DIRECTIONS FOR THIS TASK>
Print the data exactly as it is given, please.

===== DATASET SECTION

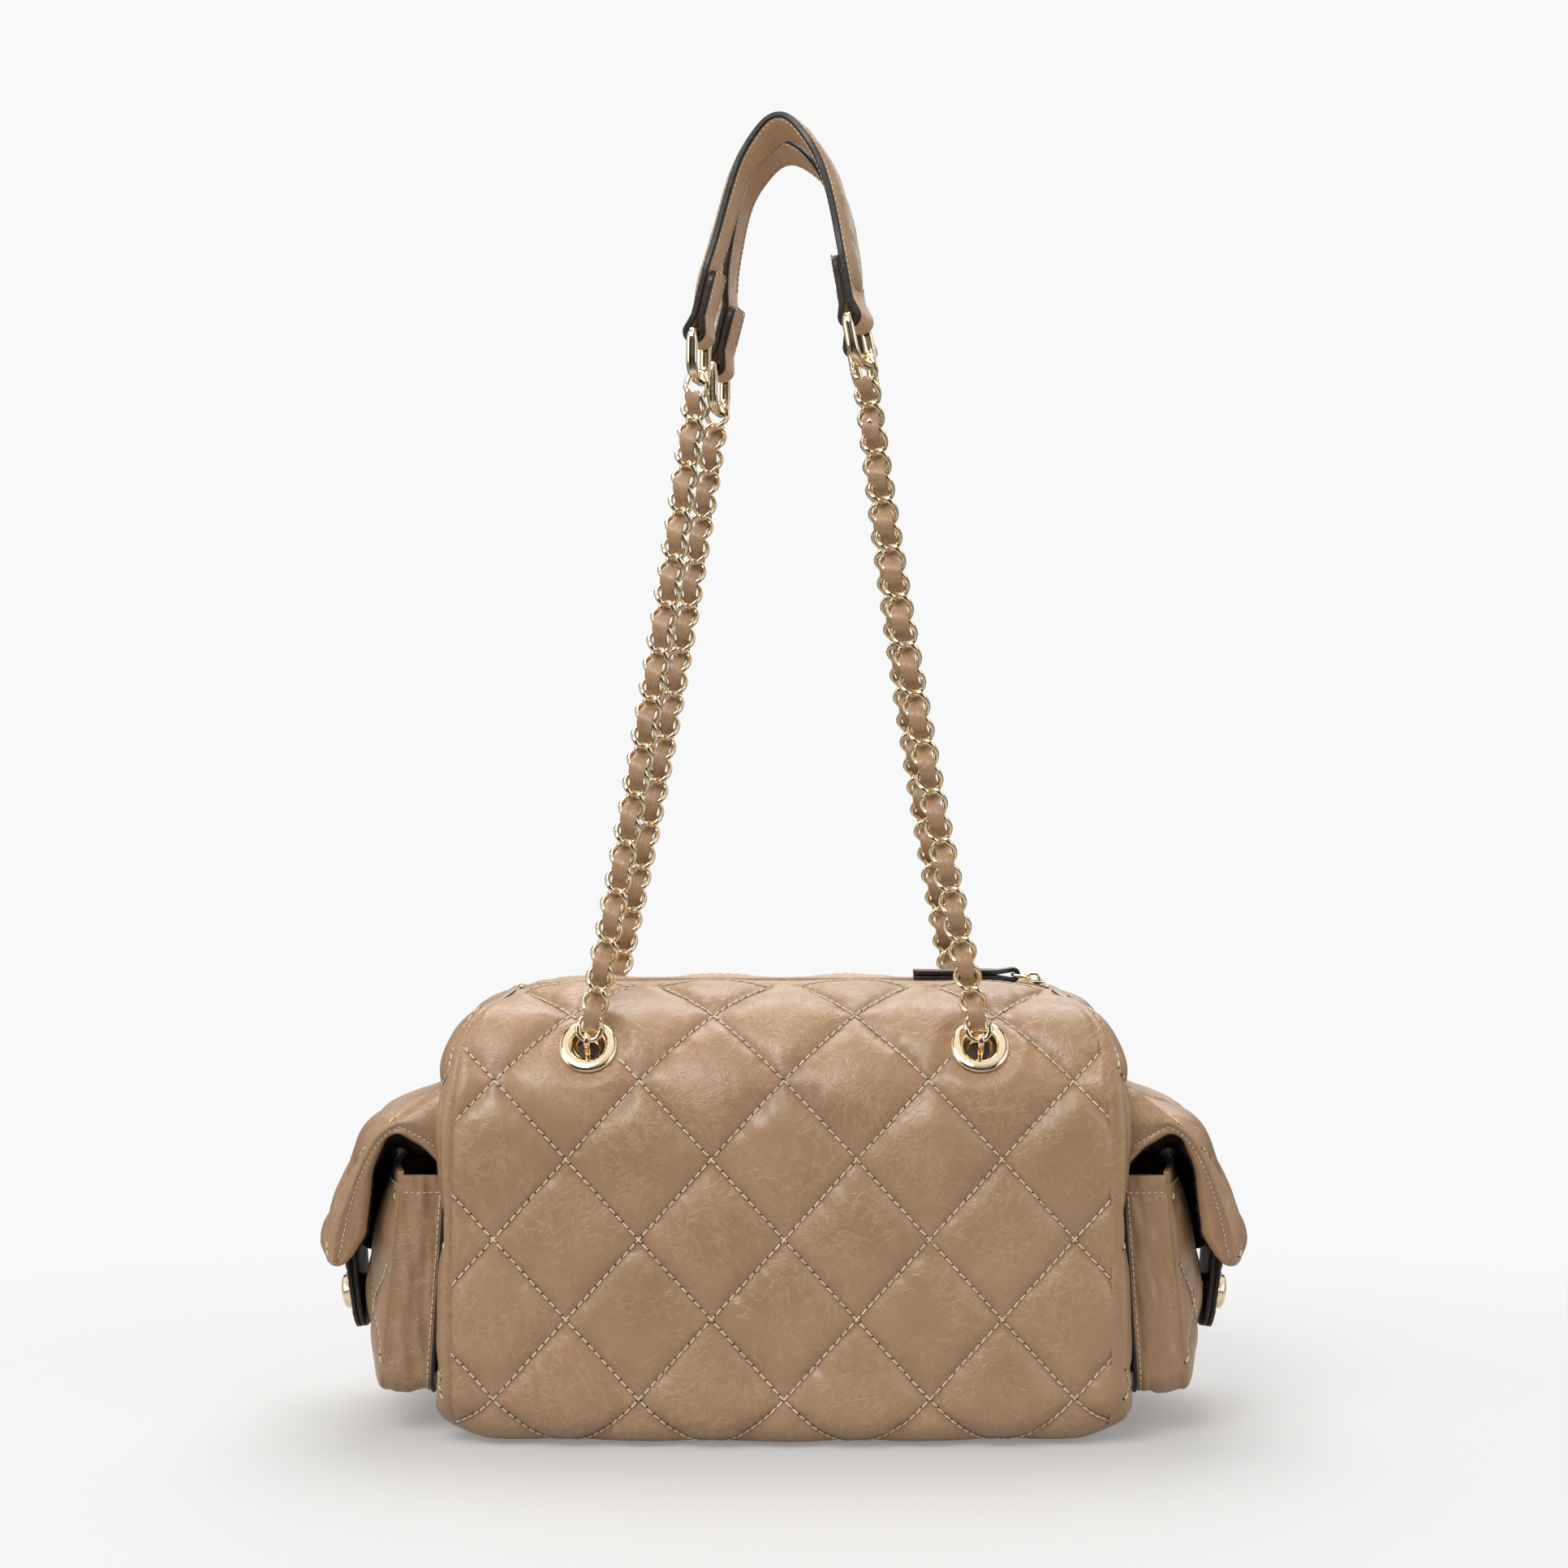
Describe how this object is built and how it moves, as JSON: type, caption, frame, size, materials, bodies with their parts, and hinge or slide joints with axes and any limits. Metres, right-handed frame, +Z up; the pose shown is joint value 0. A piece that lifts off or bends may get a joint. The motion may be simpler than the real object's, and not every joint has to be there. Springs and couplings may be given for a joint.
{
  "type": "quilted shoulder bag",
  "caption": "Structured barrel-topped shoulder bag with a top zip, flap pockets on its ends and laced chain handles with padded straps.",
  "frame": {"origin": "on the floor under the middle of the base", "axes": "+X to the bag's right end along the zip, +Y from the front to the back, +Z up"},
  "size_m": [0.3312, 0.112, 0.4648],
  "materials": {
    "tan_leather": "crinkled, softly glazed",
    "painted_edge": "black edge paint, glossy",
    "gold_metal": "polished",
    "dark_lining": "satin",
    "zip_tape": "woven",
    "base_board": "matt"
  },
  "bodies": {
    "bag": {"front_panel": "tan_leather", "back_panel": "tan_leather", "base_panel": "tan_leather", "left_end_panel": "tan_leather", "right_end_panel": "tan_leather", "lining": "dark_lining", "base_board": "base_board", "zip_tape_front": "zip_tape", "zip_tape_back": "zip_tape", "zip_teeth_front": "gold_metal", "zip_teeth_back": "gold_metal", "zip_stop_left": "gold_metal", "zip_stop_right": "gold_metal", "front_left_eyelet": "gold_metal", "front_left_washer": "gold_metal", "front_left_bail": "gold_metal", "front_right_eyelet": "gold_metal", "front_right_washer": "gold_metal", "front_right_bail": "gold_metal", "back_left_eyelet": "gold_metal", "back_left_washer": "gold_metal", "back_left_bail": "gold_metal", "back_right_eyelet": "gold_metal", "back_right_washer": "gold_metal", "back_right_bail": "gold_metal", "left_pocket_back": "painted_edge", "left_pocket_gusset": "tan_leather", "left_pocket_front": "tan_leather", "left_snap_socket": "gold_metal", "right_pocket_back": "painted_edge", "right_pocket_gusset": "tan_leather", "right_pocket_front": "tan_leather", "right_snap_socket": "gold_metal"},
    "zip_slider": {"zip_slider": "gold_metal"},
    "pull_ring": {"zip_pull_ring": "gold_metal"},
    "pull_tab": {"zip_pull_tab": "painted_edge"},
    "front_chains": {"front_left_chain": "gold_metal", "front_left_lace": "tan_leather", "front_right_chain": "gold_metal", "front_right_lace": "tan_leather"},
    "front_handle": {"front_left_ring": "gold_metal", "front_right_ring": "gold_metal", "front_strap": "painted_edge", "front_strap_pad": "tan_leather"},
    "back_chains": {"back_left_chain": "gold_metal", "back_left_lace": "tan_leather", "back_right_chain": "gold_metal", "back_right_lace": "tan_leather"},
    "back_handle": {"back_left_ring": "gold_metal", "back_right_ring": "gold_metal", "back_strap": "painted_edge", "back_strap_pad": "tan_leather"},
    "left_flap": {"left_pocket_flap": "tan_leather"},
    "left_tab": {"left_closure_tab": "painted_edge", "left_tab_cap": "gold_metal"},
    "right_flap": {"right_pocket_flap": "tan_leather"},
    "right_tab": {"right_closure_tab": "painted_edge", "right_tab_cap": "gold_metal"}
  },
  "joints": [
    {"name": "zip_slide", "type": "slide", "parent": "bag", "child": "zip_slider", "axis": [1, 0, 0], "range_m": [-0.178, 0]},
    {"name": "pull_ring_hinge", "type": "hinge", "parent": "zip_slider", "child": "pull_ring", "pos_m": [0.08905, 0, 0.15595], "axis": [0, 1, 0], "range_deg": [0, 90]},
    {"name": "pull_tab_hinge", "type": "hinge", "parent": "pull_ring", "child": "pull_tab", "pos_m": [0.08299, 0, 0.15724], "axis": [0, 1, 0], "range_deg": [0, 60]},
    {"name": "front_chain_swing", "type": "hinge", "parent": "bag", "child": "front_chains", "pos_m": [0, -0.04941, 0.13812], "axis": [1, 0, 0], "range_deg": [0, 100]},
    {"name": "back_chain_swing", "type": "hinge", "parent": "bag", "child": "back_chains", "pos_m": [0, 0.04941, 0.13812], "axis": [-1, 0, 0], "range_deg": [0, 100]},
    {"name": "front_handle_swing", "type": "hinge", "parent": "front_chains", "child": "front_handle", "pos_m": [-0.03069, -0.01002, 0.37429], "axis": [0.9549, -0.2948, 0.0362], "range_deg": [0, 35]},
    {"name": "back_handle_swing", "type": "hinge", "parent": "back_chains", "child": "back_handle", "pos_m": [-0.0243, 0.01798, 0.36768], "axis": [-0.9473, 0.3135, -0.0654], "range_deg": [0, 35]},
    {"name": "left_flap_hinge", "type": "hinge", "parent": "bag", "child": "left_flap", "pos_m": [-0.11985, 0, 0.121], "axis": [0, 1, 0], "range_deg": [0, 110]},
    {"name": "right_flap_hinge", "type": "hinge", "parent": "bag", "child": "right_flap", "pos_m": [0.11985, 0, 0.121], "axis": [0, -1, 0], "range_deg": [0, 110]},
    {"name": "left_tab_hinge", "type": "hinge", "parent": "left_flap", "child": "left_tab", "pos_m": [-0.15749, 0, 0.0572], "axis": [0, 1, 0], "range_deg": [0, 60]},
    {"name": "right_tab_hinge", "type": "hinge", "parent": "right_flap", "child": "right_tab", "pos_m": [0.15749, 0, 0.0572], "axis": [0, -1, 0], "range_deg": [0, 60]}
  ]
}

==========

TASK ANSWER>
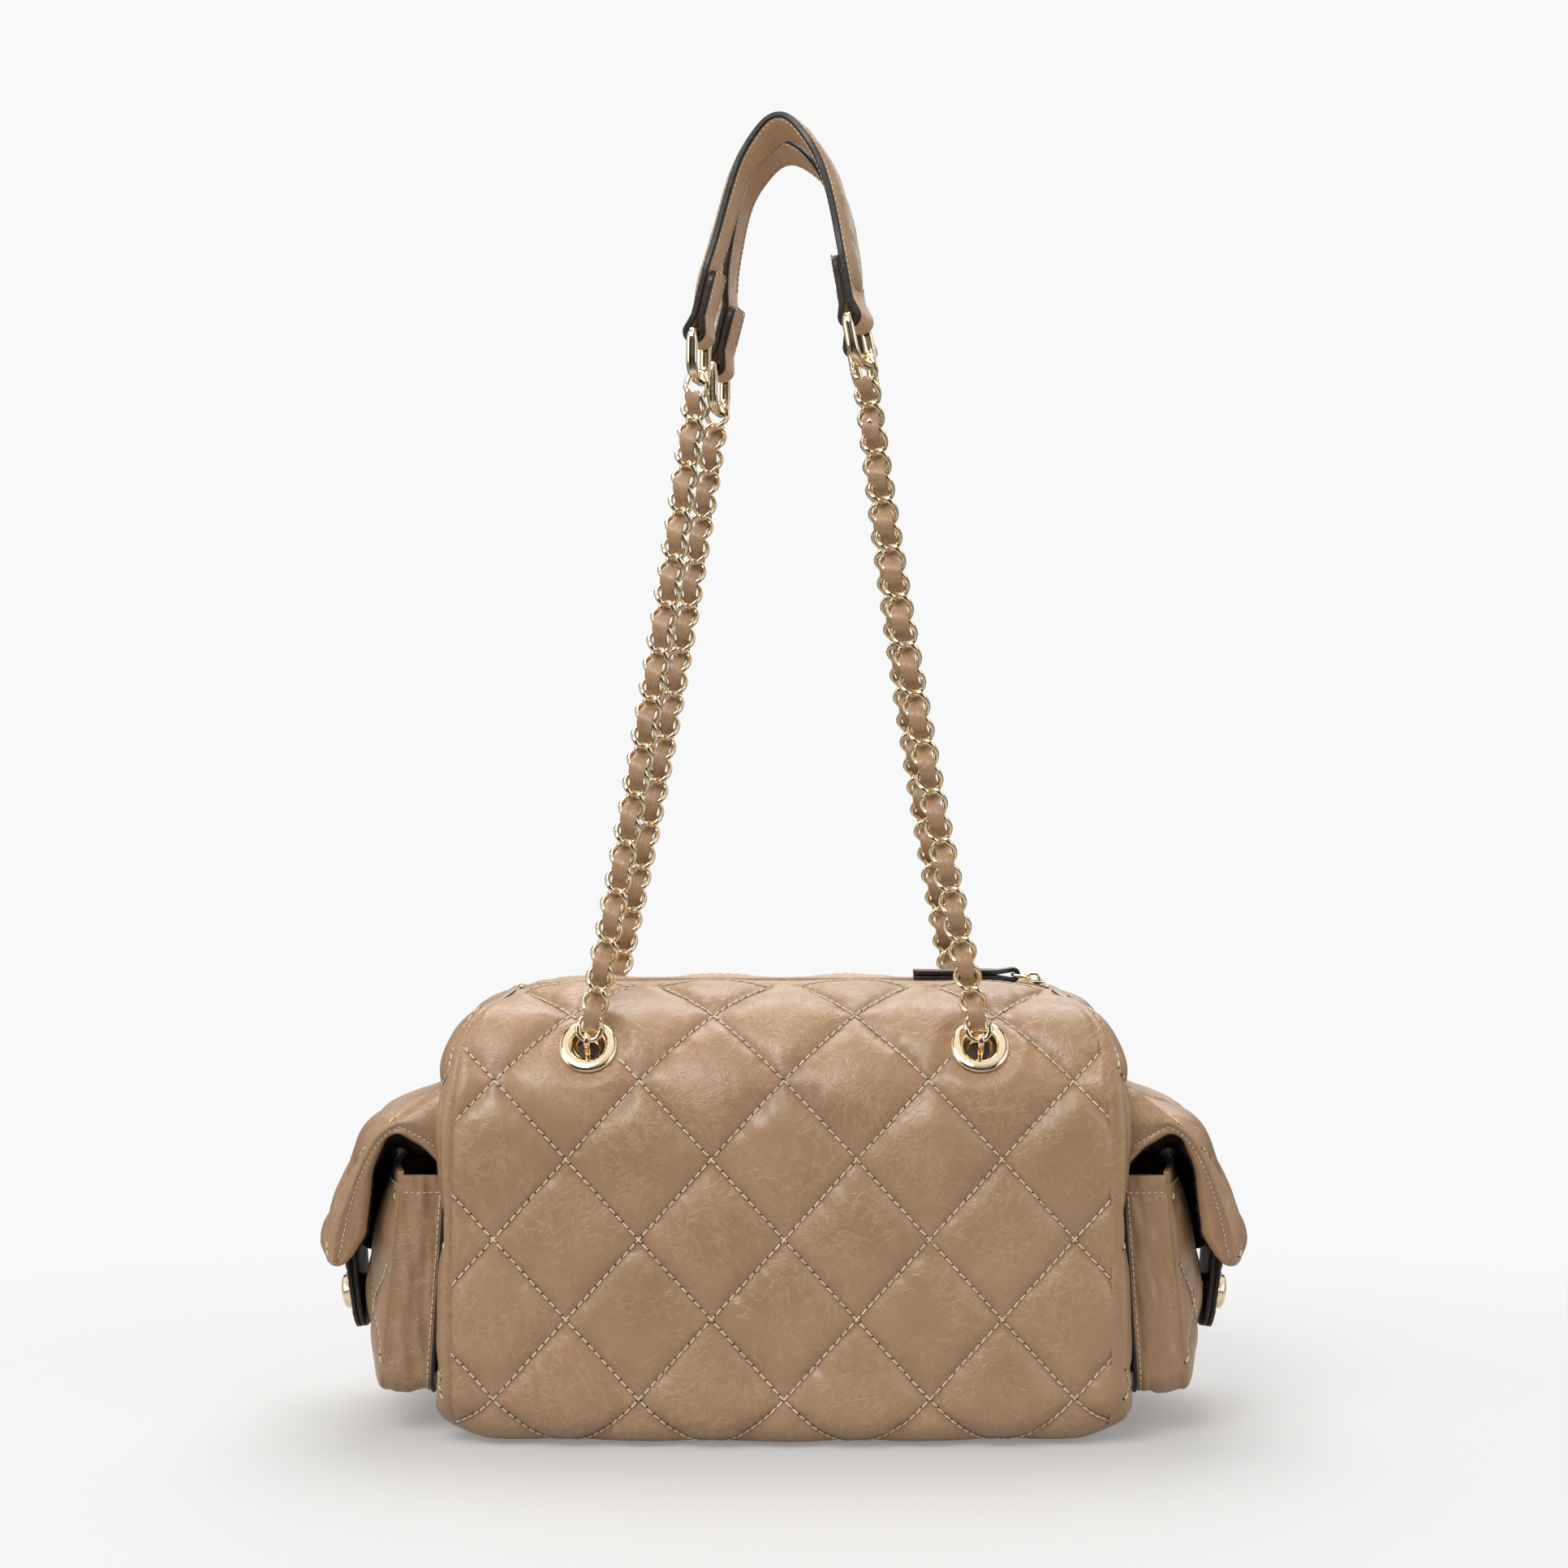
Describe how this object is built and how it moves, as JSON: type, caption, frame, size, materials, bodies with their parts, and hinge or slide joints with axes and any limits. Metres, right-handed frame, +Z up; the pose shown is joint value 0. A piece that lifts off or bends may get a joint. The motion may be simpler than the real object's, and not every joint has to be there. Springs and couplings may be given for a joint.
{
  "type": "quilted shoulder bag",
  "caption": "Structured barrel-topped shoulder bag with a top zip, flap pockets on its ends and laced chain handles with padded straps.",
  "frame": {"origin": "on the floor under the middle of the base", "axes": "+X to the bag's right end along the zip, +Y from the front to the back, +Z up"},
  "size_m": [0.3312, 0.112, 0.4648],
  "materials": {
    "tan_leather": "crinkled, softly glazed",
    "painted_edge": "black edge paint, glossy",
    "gold_metal": "polished",
    "dark_lining": "satin",
    "zip_tape": "woven",
    "base_board": "matt"
  },
  "bodies": {
    "bag": {"front_panel": "tan_leather", "back_panel": "tan_leather", "base_panel": "tan_leather", "left_end_panel": "tan_leather", "right_end_panel": "tan_leather", "lining": "dark_lining", "base_board": "base_board", "zip_tape_front": "zip_tape", "zip_tape_back": "zip_tape", "zip_teeth_front": "gold_metal", "zip_teeth_back": "gold_metal", "zip_stop_left": "gold_metal", "zip_stop_right": "gold_metal", "front_left_eyelet": "gold_metal", "front_left_washer": "gold_metal", "front_left_bail": "gold_metal", "front_right_eyelet": "gold_metal", "front_right_washer": "gold_metal", "front_right_bail": "gold_metal", "back_left_eyelet": "gold_metal", "back_left_washer": "gold_metal", "back_left_bail": "gold_metal", "back_right_eyelet": "gold_metal", "back_right_washer": "gold_metal", "back_right_bail": "gold_metal", "left_pocket_back": "painted_edge", "left_pocket_gusset": "tan_leather", "left_pocket_front": "tan_leather", "left_snap_socket": "gold_metal", "right_pocket_back": "painted_edge", "right_pocket_gusset": "tan_leather", "right_pocket_front": "tan_leather", "right_snap_socket": "gold_metal"},
    "zip_slider": {"zip_slider": "gold_metal"},
    "pull_ring": {"zip_pull_ring": "gold_metal"},
    "pull_tab": {"zip_pull_tab": "painted_edge"},
    "front_chains": {"front_left_chain": "gold_metal", "front_left_lace": "tan_leather", "front_right_chain": "gold_metal", "front_right_lace": "tan_leather"},
    "front_handle": {"front_left_ring": "gold_metal", "front_right_ring": "gold_metal", "front_strap": "painted_edge", "front_strap_pad": "tan_leather"},
    "back_chains": {"back_left_chain": "gold_metal", "back_left_lace": "tan_leather", "back_right_chain": "gold_metal", "back_right_lace": "tan_leather"},
    "back_handle": {"back_left_ring": "gold_metal", "back_right_ring": "gold_metal", "back_strap": "painted_edge", "back_strap_pad": "tan_leather"},
    "left_flap": {"left_pocket_flap": "tan_leather"},
    "left_tab": {"left_closure_tab": "painted_edge", "left_tab_cap": "gold_metal"},
    "right_flap": {"right_pocket_flap": "tan_leather"},
    "right_tab": {"right_closure_tab": "painted_edge", "right_tab_cap": "gold_metal"}
  },
  "joints": [
    {"name": "zip_slide", "type": "slide", "parent": "bag", "child": "zip_slider", "axis": [1, 0, 0], "range_m": [-0.178, 0]},
    {"name": "pull_ring_hinge", "type": "hinge", "parent": "zip_slider", "child": "pull_ring", "pos_m": [0.08905, 0, 0.15595], "axis": [0, 1, 0], "range_deg": [0, 90]},
    {"name": "pull_tab_hinge", "type": "hinge", "parent": "pull_ring", "child": "pull_tab", "pos_m": [0.08299, 0, 0.15724], "axis": [0, 1, 0], "range_deg": [0, 60]},
    {"name": "front_chain_swing", "type": "hinge", "parent": "bag", "child": "front_chains", "pos_m": [0, -0.04941, 0.13812], "axis": [1, 0, 0], "range_deg": [0, 100]},
    {"name": "back_chain_swing", "type": "hinge", "parent": "bag", "child": "back_chains", "pos_m": [0, 0.04941, 0.13812], "axis": [-1, 0, 0], "range_deg": [0, 100]},
    {"name": "front_handle_swing", "type": "hinge", "parent": "front_chains", "child": "front_handle", "pos_m": [-0.03069, -0.01002, 0.37429], "axis": [0.9549, -0.2948, 0.0362], "range_deg": [0, 35]},
    {"name": "back_handle_swing", "type": "hinge", "parent": "back_chains", "child": "back_handle", "pos_m": [-0.0243, 0.01798, 0.36768], "axis": [-0.9473, 0.3135, -0.0654], "range_deg": [0, 35]},
    {"name": "left_flap_hinge", "type": "hinge", "parent": "bag", "child": "left_flap", "pos_m": [-0.11985, 0, 0.121], "axis": [0, 1, 0], "range_deg": [0, 110]},
    {"name": "right_flap_hinge", "type": "hinge", "parent": "bag", "child": "right_flap", "pos_m": [0.11985, 0, 0.121], "axis": [0, -1, 0], "range_deg": [0, 110]},
    {"name": "left_tab_hinge", "type": "hinge", "parent": "left_flap", "child": "left_tab", "pos_m": [-0.15749, 0, 0.0572], "axis": [0, 1, 0], "range_deg": [0, 60]},
    {"name": "right_tab_hinge", "type": "hinge", "parent": "right_flap", "child": "right_tab", "pos_m": [0.15749, 0, 0.0572], "axis": [0, -1, 0], "range_deg": [0, 60]}
  ]
}